___ Extracted records ___

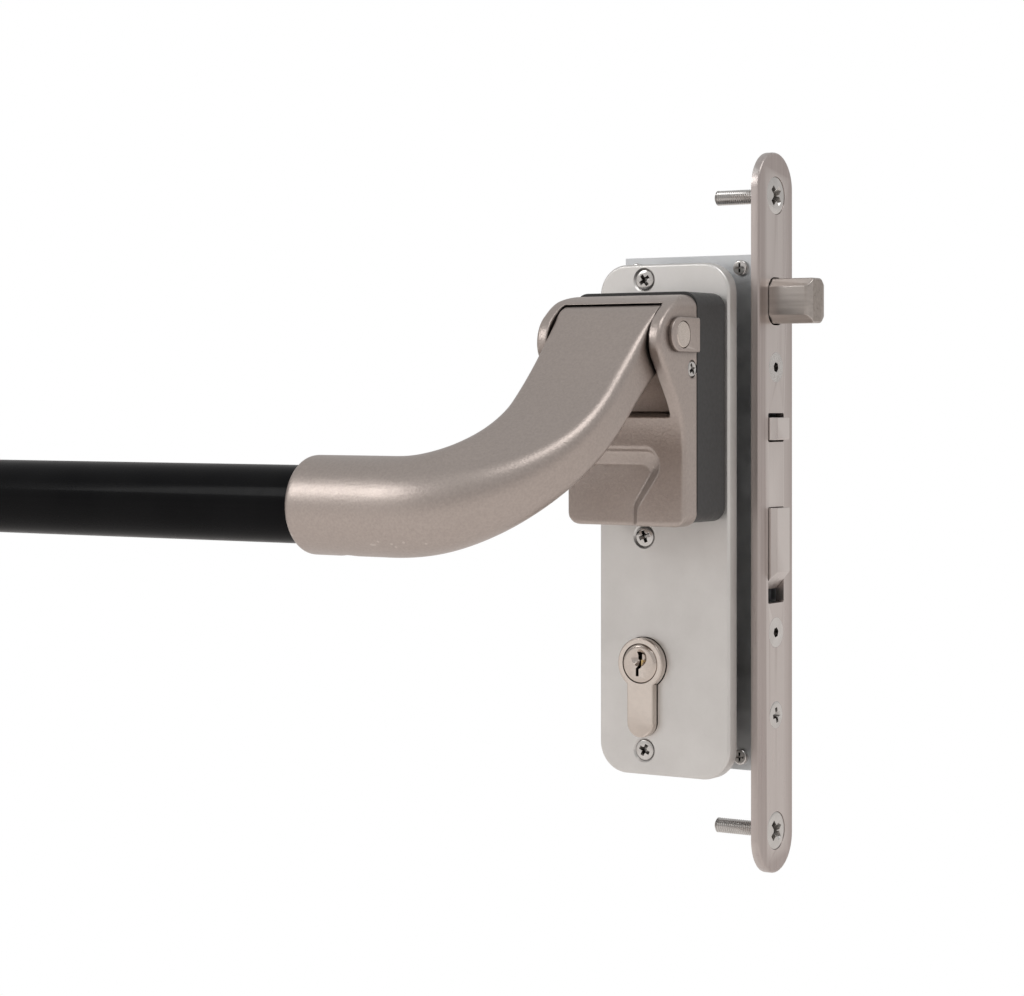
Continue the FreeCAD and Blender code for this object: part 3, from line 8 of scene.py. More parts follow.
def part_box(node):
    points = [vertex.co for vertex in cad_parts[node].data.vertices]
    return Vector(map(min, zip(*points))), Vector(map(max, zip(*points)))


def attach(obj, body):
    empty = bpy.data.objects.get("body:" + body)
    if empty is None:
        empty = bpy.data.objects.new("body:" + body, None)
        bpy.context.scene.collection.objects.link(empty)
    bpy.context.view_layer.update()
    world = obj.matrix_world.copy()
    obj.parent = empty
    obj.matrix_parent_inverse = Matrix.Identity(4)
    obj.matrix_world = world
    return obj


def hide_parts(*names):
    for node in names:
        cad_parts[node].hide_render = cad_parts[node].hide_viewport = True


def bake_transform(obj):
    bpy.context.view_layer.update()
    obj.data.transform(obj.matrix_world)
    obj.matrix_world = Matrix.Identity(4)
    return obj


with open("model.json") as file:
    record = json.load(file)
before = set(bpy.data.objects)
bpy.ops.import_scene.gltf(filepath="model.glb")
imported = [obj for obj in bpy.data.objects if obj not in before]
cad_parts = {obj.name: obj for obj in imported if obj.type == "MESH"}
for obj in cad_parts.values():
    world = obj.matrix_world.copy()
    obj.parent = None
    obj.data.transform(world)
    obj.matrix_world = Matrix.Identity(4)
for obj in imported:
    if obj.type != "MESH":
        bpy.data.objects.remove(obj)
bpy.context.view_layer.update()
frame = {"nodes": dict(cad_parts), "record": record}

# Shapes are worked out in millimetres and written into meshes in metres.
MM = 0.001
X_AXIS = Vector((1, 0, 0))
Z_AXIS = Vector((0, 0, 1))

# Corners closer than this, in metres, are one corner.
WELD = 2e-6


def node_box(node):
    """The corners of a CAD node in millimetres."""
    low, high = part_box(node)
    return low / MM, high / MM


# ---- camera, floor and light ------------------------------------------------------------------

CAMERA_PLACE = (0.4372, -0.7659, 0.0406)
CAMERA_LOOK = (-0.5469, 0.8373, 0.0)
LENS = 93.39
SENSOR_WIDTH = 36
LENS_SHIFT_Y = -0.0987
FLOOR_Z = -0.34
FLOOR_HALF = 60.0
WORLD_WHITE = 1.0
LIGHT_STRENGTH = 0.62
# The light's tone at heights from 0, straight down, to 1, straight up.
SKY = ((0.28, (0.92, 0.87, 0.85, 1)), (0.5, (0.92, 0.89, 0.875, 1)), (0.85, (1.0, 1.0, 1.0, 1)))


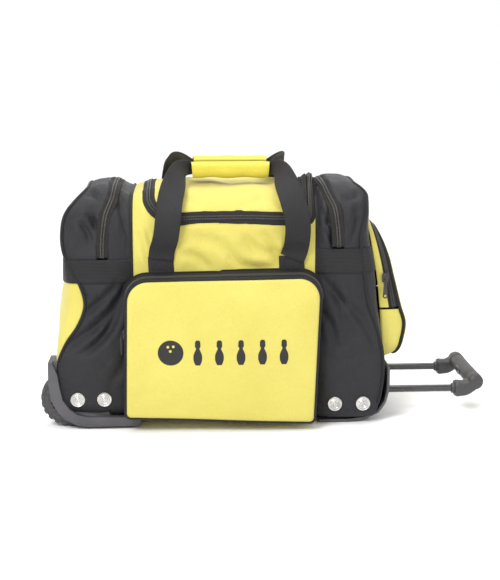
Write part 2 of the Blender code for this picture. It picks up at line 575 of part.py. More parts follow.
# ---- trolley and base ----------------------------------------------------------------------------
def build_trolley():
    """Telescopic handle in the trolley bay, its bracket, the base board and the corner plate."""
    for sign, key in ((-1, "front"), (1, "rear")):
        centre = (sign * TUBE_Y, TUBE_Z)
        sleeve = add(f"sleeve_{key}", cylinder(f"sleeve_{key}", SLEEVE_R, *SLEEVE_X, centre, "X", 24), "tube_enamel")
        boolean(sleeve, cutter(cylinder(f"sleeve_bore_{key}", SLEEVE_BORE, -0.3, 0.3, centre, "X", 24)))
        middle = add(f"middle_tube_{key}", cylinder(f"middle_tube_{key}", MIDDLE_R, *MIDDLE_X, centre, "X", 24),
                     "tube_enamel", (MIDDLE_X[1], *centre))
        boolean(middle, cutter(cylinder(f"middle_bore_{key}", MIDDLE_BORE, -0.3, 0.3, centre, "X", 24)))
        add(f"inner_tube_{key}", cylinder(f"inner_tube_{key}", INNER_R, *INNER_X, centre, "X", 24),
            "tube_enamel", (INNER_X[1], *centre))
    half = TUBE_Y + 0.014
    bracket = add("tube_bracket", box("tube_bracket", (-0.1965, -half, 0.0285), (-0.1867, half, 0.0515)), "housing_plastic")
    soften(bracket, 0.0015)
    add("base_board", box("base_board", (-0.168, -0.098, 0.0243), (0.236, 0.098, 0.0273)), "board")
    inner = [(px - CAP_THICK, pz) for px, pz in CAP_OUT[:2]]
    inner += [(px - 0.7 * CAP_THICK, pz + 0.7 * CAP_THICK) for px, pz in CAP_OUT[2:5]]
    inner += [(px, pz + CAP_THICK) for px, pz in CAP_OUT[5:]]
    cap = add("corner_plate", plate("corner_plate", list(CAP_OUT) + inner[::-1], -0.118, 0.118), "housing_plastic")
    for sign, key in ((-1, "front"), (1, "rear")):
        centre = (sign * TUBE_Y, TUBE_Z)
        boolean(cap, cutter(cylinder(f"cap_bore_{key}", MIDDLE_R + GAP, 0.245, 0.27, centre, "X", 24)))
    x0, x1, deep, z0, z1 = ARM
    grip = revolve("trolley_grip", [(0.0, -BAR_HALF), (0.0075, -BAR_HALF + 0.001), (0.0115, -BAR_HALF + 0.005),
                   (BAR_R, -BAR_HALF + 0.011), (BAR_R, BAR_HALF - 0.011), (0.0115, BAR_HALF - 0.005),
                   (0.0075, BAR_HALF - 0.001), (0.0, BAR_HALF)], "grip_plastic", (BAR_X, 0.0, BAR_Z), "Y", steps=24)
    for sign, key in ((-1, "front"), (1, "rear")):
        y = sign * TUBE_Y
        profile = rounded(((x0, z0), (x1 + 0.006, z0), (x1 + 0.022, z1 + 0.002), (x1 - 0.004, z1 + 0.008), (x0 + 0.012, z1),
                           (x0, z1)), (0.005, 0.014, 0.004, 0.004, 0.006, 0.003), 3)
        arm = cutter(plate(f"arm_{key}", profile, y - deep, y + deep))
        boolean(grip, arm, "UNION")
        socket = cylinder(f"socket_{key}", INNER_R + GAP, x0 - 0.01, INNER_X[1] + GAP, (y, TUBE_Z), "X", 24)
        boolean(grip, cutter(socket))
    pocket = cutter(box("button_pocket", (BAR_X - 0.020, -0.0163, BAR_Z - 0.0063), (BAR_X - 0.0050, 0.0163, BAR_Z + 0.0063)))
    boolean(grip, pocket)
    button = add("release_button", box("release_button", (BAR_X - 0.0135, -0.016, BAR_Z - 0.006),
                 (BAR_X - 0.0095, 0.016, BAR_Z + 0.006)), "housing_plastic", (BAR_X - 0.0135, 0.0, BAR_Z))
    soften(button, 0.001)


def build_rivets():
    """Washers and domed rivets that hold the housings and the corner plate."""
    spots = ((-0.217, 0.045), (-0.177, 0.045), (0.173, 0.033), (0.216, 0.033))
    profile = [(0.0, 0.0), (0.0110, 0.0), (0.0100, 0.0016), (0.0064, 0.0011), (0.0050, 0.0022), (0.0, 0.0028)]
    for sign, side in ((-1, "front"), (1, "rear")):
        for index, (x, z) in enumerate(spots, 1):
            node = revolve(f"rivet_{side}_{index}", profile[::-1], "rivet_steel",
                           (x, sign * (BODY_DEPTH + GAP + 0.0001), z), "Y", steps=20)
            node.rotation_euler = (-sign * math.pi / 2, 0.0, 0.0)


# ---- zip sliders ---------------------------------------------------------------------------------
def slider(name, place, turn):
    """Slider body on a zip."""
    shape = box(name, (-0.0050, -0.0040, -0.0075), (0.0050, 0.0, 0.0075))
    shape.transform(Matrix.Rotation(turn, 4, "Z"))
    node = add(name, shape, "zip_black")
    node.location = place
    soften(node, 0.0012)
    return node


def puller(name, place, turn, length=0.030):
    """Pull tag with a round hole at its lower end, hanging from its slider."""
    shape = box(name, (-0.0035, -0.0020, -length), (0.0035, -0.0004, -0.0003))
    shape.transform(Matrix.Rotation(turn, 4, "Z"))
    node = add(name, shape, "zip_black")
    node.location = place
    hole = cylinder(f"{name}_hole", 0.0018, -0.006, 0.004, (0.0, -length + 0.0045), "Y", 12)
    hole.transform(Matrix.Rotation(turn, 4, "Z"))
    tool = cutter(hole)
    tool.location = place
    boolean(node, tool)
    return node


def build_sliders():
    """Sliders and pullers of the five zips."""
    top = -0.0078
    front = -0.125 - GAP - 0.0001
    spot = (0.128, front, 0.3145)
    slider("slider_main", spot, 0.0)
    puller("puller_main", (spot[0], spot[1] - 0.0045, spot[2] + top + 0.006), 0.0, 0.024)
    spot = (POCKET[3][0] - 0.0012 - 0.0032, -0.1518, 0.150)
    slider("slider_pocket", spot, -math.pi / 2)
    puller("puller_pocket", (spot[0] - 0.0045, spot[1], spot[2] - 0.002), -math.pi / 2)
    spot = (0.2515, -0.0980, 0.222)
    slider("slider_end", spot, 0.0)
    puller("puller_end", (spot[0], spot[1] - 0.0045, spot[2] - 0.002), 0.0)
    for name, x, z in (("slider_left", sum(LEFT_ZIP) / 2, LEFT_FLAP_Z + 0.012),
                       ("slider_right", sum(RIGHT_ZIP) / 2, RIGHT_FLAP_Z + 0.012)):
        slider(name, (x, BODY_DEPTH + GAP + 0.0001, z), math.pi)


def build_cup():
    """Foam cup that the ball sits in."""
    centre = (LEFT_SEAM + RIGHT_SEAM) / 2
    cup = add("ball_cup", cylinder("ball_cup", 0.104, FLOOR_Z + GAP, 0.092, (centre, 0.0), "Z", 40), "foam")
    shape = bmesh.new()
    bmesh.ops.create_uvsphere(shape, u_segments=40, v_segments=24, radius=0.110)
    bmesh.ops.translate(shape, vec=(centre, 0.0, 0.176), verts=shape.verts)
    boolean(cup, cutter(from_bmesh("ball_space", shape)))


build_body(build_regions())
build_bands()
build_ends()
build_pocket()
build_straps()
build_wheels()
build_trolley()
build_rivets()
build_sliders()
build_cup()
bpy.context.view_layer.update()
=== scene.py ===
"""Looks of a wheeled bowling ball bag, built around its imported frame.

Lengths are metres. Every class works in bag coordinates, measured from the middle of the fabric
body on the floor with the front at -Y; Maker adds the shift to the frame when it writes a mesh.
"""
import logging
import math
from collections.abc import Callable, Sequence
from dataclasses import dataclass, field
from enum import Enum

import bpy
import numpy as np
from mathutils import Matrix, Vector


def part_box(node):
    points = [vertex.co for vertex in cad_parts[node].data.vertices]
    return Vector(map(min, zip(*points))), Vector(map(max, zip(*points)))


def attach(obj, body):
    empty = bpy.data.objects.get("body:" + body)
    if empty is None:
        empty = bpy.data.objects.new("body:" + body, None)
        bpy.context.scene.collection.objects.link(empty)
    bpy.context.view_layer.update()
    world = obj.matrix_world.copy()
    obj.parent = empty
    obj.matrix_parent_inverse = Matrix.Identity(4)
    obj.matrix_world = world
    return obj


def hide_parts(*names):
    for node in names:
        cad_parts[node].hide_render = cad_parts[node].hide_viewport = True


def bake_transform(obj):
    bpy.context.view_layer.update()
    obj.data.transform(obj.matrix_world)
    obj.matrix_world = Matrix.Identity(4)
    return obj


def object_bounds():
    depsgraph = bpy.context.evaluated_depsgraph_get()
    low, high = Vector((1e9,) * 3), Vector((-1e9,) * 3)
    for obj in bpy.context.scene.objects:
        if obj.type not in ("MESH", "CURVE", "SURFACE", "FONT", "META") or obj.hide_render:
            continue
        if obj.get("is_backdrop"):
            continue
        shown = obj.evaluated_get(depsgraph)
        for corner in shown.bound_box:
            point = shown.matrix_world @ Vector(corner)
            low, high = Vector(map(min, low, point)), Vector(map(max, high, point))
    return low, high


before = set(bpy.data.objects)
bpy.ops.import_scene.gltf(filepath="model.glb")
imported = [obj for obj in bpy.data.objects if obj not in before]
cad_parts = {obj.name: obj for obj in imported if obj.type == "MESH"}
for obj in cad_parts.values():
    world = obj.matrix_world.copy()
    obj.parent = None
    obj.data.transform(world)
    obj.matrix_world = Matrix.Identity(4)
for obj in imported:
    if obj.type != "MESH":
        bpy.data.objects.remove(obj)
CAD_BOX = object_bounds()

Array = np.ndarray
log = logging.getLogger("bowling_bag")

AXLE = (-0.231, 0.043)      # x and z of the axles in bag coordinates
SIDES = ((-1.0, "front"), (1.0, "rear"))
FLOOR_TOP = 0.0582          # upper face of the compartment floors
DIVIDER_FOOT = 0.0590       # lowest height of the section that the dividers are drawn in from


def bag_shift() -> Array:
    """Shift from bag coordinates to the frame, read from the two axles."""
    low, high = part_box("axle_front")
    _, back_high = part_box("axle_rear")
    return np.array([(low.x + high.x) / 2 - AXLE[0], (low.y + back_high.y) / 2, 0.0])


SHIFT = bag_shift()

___

- [Exercise goal]
Take exactly the lines from the one containing "build_body(build_regions())" through the one containing "point = shown.matrix_world" in the data above, and output them with nothing added.

- [Task solution]
build_body(build_regions())
build_bands()
build_ends()
build_pocket()
build_straps()
build_wheels()
build_trolley()
build_rivets()
build_sliders()
build_cup()
bpy.context.view_layer.update()
=== scene.py ===
"""Looks of a wheeled bowling ball bag, built around its imported frame.

Lengths are metres. Every class works in bag coordinates, measured from the middle of the fabric
body on the floor with the front at -Y; Maker adds the shift to the frame when it writes a mesh.
"""
import logging
import math
from collections.abc import Callable, Sequence
from dataclasses import dataclass, field
from enum import Enum

import bpy
import numpy as np
from mathutils import Matrix, Vector


def part_box(node):
    points = [vertex.co for vertex in cad_parts[node].data.vertices]
    return Vector(map(min, zip(*points))), Vector(map(max, zip(*points)))


def attach(obj, body):
    empty = bpy.data.objects.get("body:" + body)
    if empty is None:
        empty = bpy.data.objects.new("body:" + body, None)
        bpy.context.scene.collection.objects.link(empty)
    bpy.context.view_layer.update()
    world = obj.matrix_world.copy()
    obj.parent = empty
    obj.matrix_parent_inverse = Matrix.Identity(4)
    obj.matrix_world = world
    return obj


def hide_parts(*names):
    for node in names:
        cad_parts[node].hide_render = cad_parts[node].hide_viewport = True


def bake_transform(obj):
    bpy.context.view_layer.update()
    obj.data.transform(obj.matrix_world)
    obj.matrix_world = Matrix.Identity(4)
    return obj


def object_bounds():
    depsgraph = bpy.context.evaluated_depsgraph_get()
    low, high = Vector((1e9,) * 3), Vector((-1e9,) * 3)
    for obj in bpy.context.scene.objects:
        if obj.type not in ("MESH", "CURVE", "SURFACE", "FONT", "META") or obj.hide_render:
            continue
        if obj.get("is_backdrop"):
            continue
        shown = obj.evaluated_get(depsgraph)
        for corner in shown.bound_box:
            point = shown.matrix_world @ Vector(corner)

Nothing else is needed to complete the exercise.